I'm afraid I can't tell you exactly who decided on which aspects of McLaren's strategy, or when, but you can bet that Button doubts he had enough time on the options to have a go.
The last couple of laps were interesting. Vettel set the fastest lap of the race, 1m33.653s, on lap 51. Apparently Seb often has a wager on himself to set fastest lap and this was his attempt to collect. Earlier in the season, with some brake concerns, he radioed the team to ask what the fastest lap was and was sternly told, "Don't even think about it!"
Webber, you can imagine, might enjoy causing Seb to lose his money. He reckoned the seven hundredths between them in qualifying was what cost him the race in Japan because, as we all know, passing an equal car in F1 is impossible unless, like Kamui Kobayashi, you happen to be on options at the end. Webber, therefore, stormed round the last lap at Suzuka in 1m33.474s to have his fun and make his point.
Hamilton's Messerschmitt bubble ride © LAT
Button, on his 15 lap old options also set his best time on the last lap, a 1m33.529s. With an optimised race, you figure, he'd have certainly been able to have a pop at Alonso.

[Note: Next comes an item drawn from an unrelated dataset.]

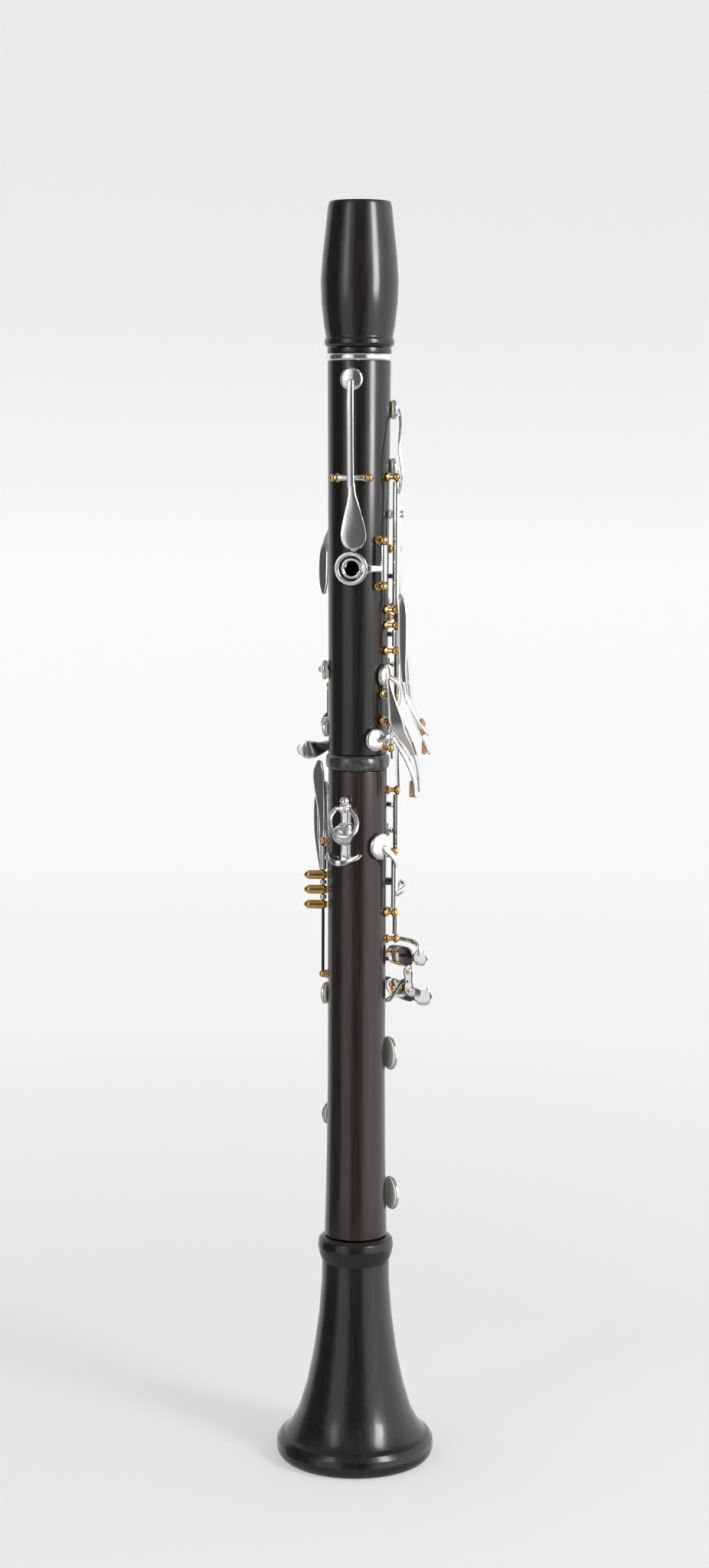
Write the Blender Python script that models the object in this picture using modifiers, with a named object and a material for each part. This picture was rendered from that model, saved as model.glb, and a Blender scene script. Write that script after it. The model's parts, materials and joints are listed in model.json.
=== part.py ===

McLaren certainly didn't get the rub of the green at Suzuka. Hamilton dropping the car at Degner first thing Friday morning didn't get them off to a good start and then the elements helped Red Bull avoid any potential banana skins along with Lewis's untimely gearbox problem.
Button will probably figure he could have been third and Hamilton will just want to forget about it completely. They even had the audacity to put the poor lad in a bubble car for the drivers' parade. The Red Bull men looked vaguely cool in a pair of open top Rollers, Alonso likewise in his classic Ferrari, but you couldn't help laugh at the sight of Hamilton. If they must have a Messerschmitt in the drivers' parade the least they could have done was stick a German in it. You kind of knew things weren't going to get any better for Lewis.